For those who haven’t seen the film, or much less had the pleasure of getting the chorus stuck in their heads, “We Don’t Talk About Bruno” is essentially Encanto‘s villain song. But unlike other Disney villain numbers, in which the bad guy serves as the main soloist, the Madrigal family performs the song as an ensemble, introducing audiences to their mysterious relative named Bruno, who disappeared years ago. The Madrigals particularly dislike Bruno for his ability to predict the future, as most of his premonitions don’t necessarily wind up favorable for the family.
While the Madrigals may not like talking about Bruno, audiences certainly like listening to it. As reported by The Wrap, “We Don’t Talk About Bruno” has moved from No. 5 to No. 4 on the Billboard Top 100, becoming Disney’s highest-charting song since 1995. Pocahontas‘ “Colors of the Wind” previously held that post, and The Lion King’s “Can You Feel the Love Tonight” also charted at No. 4 the year prior. That means “We Don’t Talk About Bruno” has also surpassed Frozen hit, “Let It Go,” which peaked at No. 5 in April 2014.
Encanto‘s soundtrack has all the makings of a classic Disney musical, with a big opening number (“The Family Madrigal”) and lead female solo (“Waiting On A Miracle”) which one would assume would become the film’s big hit.

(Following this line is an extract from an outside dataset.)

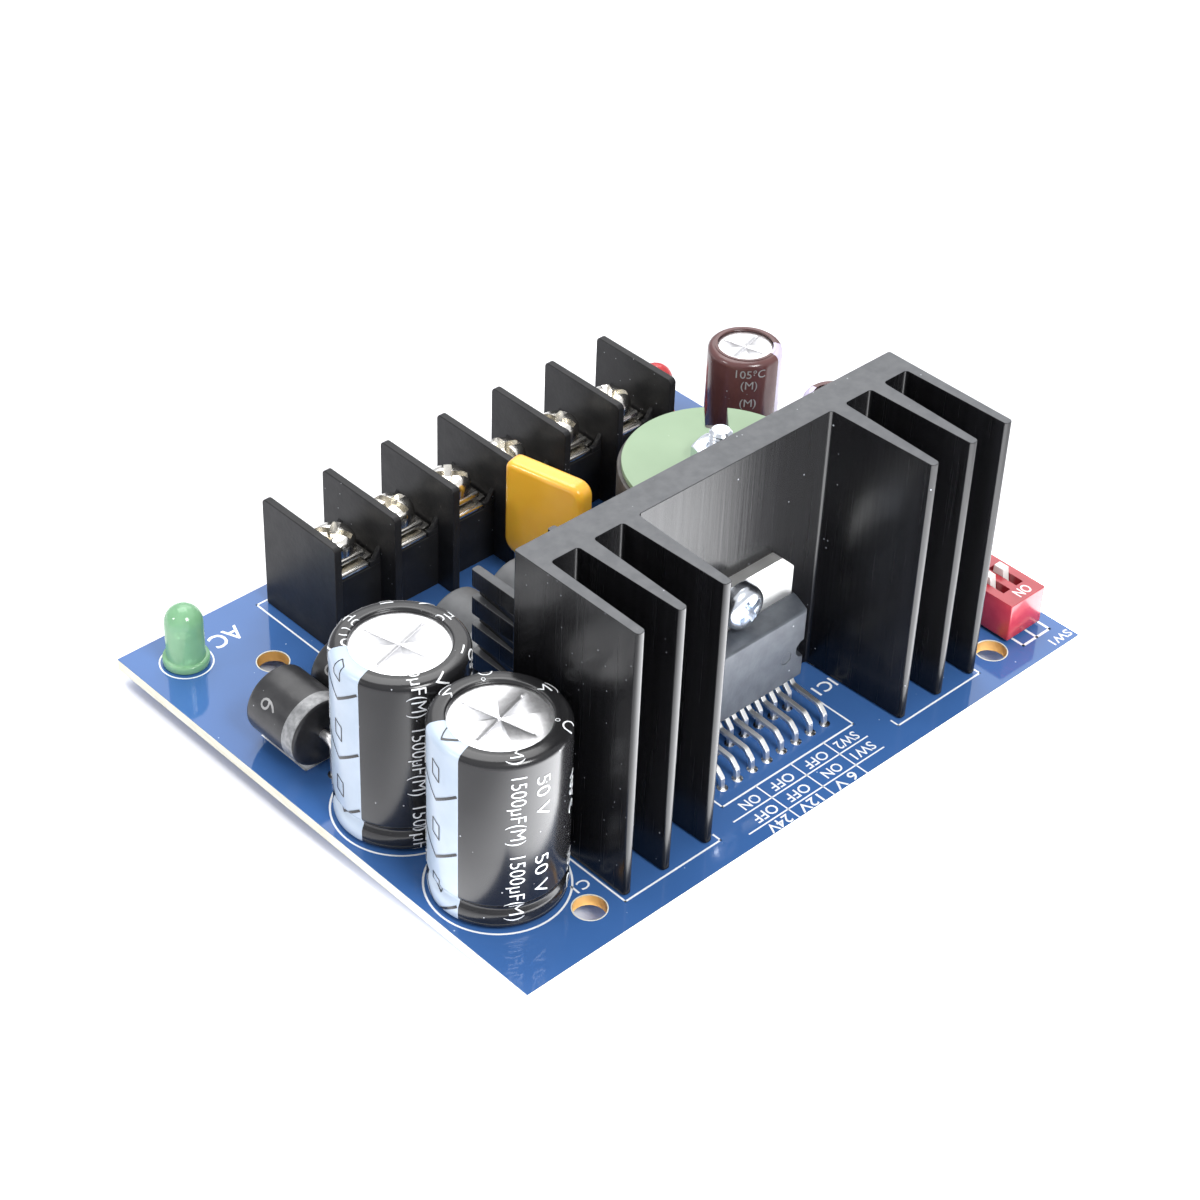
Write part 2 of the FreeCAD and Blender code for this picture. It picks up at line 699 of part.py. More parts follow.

The melancholic “Dos Oruguitas” seems to be popular within the awards circles, getting nods from the Golden Globes and Critics Choice Awards. But when it comes to the fan-favorite track, audiences gravitated toward “Bruno,” a surprise not only because it’s the villain song but also because of the complicated nature of its songwriting.
Aside from the repetitive “we don’t talk about Bruno” line, the song is rather wordy and features multiple voices overlapping one another, a common characteristic of Miranda’s musical work. However, those conventions didn’t deter audiences from catching on, putting their own spin on the song and perpetuating its popularity on social media. Encanto‘s “We Don’t Talk About Bruno” proves that the Disney formula doesn’t always guarantee surefire hits; sometimes, doing something different leads to successful surprises.